Please note that the Company currently holds 27,190 treasury shares in its portfolio, equal to approximately 0.30% of the current share capital, in relation to which a request will be made to the Ordinary Shareholders’ Meeting for authorisation to dispose of them.


The Company announces that in compliance with the amendments made by notice No. 43747 published on 17 November 2023 by Borsa Italiana S.p.A. to Article 6-bis of the Euronext Growth Milan Issuers’ Regulations, which came into force on 4 December 2023, the Company’s Board of Directors has defined the quantitative and qualifying criteria on the basis of which to assess the significance, including economic significance, of the relationships potentially relevant for the purposes of assessing the independence of Directors (the “Policy”).

The Policy is available on the Company’s website at, Investors section



At the end of the Board of Directors meeting, the current Chairman Simonetta Simoni also tendered her resignation as Chairman and Director, which will be effective as of the date of integration of the Board.

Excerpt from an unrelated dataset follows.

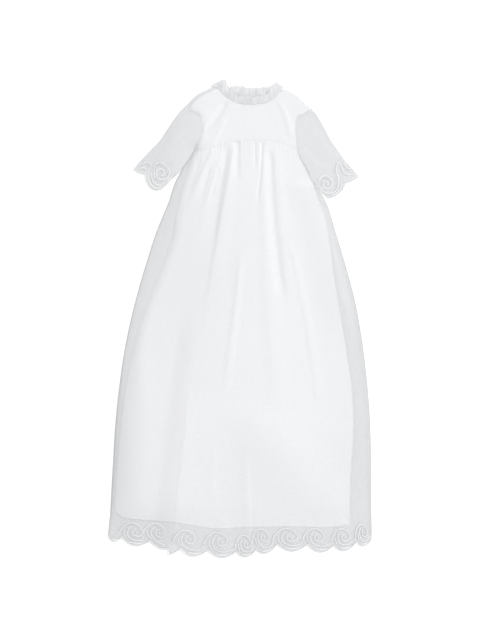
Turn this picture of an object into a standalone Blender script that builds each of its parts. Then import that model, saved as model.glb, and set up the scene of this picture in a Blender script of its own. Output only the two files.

The Board, taking note of the resignation, and thanking Ms Simoni for her work on behalf of the Company in recent years, will meet as soon as possible to co-opt a director and appoint a new Chairman in accordance with the provisions of the Articles of Association and the Italian Civil Code.


The notice of call and the related documentation required by the applicable regulations, including the draft financial statements as at 31 December 2023, the management report, the directors’ reports on the items on the agenda of the Shareholders’ Meeting, the report of the Board of Statutory Auditors, and the independent auditors’ report, will be available to the public, within the terms set forth by law, at the Company’s registered office located at Viale Brigate Partigiane 18/2A, 16121 Genoa, as well as through publication on the institutional website, Investor Relations section, and on the authorised storage mechanism 1INFO (

It should be noted that the audit of the draft financial statements has not yet been finalised and that the auditor’s report will therefore be made available within the legal deadlines.